One former employee at Vielstone told the BBC the atmosphere was like an "ice block".

"There was no warmth, nothing - it was almost like a prison kind of regime," he said.

"They were treated like third class citizens the best part of the time."

Judge William Hart told Marshall: "You were the moving force at Vielstone after Paul Hewitt (company founder) moved back. You had control and power. The buck stops with you. You can't be a director and manager and then blame someone else.

"Rather than care in the community it became lack of care in the community.

"Those two rooms cast a dark shadow over people's lives."

Andrea Sutcliffe, chief inspector of adult social care at the Care Quality Commission, welcomed the sentences.

"No-one should be subject to the degrading abuse people experienced and I am glad that the perpetrators have been recognised for the criminals they are," she said.

"The end of these trials is a chilling reminder that we must all remain vigilant to support and protect people in vulnerable circumstances who have every right to live their lives to the full, free from fear and treated with dignity and respect."

Defendants and charges

Ten men and 14 women were prosecuted during four trials at Bristol Crown Court, which can now be reported.

  • Paul Hewitt, 71, director: convicted of failure to discharge a duty under the Health and Safety at Work Act. Found not guilty of conspiracy to detain and imprison falsely. He was fined £12,500 and ordered to pay costs of £105,000.
  • Jolyon Marshall, 42, director: Pleaded guilty to conspiracy to detain and imprison falsely and perverting the course of justice. Jailed for a total of 18 months. This was later increased to 28 months' imprisonment by the Court of Appeal.
  • Rachel Marshall, 32, trainee manager: Pleaded guilty to conspiracy to detain and imprison falsely. She received eight months' imprisonment, suspended for two years.
  • Timothy Stevens, 46, director: Pleaded guilty to conspiracy to detain and imprison falsely.

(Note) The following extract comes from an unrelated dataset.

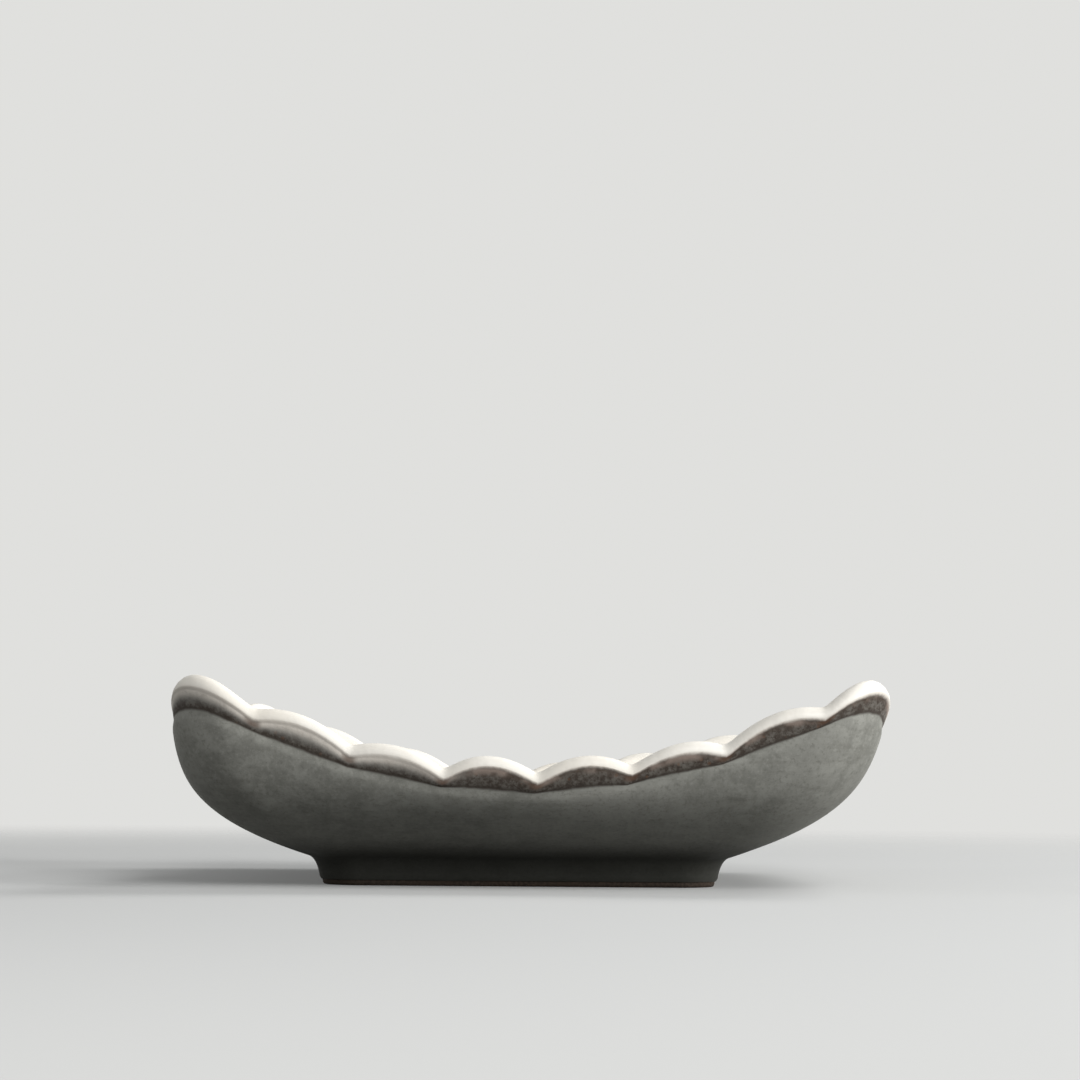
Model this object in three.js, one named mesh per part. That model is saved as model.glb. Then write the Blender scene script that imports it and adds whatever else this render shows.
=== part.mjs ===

He received 10 months ' imprisonment, suspended for two years, and was also ordered to carry out 150 hours' unpaid work.
  • Victoria Cobbett, 27, deputy manager: Pleaded guilty to two charges of false imprisonment. She received a four-month jail sentence, suspended for 12 months.
  • Timothy Berry, 26, care worker: Pleaded guilty to false imprisonment and perverting the course of justice. He received a four-month prison sentence, suspended for 12 months, and was ordered to carry out 100 hours' unpaid work.
  • Lisa Pluckrose, 47, care worker: Pleaded guilty to false imprisonment and perverting the course of justice. She received a four-month prison sentence, suspended for 12 months, and was ordered to carry out 60 hours' unpaid work.
  • James Lawson, 42, care worker: Found not guilty of one charge of false imprisonment on the direction of the judge. A jury found him not guilty of two charges and was unable to reach verdicts on a further five counts. No evidence offered by prosecution, judge recorded not guilty verdicts.
  • Aaron Jones, 34, care worker: The jury was unable to reach verdicts on three charges of false imprisonment. No evidence offered, not guilty verdicts recorded by judge.
  • Julie Barlow, 53, trainee manager: Found not guilty of two charges of false imprisonment. The jury was unable to reach a verdict of a further count. No evidence offered, not guilty verdict recorded by judge.
  • Lee Farrant, 31, trainee manager: Found not guilty of three charges of false imprisonment on the direction of the judge. A jury acquitted him of two further counts but could not reach a verdict on a further charge. No evidence offered by prosecution and the judge recorded a not guilty verdict.
  • Natasha Stapleton, 42: Found guilty of three charges of false imprisonment. She received a 12-month prison sentence, suspended for two years.
  • Christine Kent, 58: Found guilty of two charges of false imprisonment. She received a four-month prison sentence, suspended for one year.
  • Alison Palmer, 43: Found guilty of one charge of false imprisonment. She received a conditional discharge for two years.
  • Sarah Eke, 43: Found guilty of one charge of false imprisonment. She received a conditional discharge for two years.
  • Dawn Bond, 48: She was found not guilty of three charges of false imprisonment on the direction of the judge.
  • Simon Beechy, 41: Found not guilty of three charges of false imprisonment.
  • Camilla Cameron, 26: Found not guilty of two charges of false imprisonment.
  • Lucy Cawsey, 28: Found not guilty of three charges of false imprisonment.
  • Samantha Honey, 28: Found guilty of one charge of false imprisonment and acquitted of a further two charges. She received a conditional discharge for 12 months.
  • Chloe Massey-Caines, 28: Found guilty of one charge of false imprisonment and acquitted of a further two charges. She received a conditional discharge for 12 months.
  • Mark Pilbrow, 38: Found not guilty of three charges of false imprisonment.
  • Russell Hewitt, 43: Found not guilty of failure to discharge a duty under the Health and Safety at Work Act and false imprisonment.
  • Emma Turner, 30: Found not guilty of two charges of false imprisonment. The pair were also found not guilty of two joint charges of false imprisonment.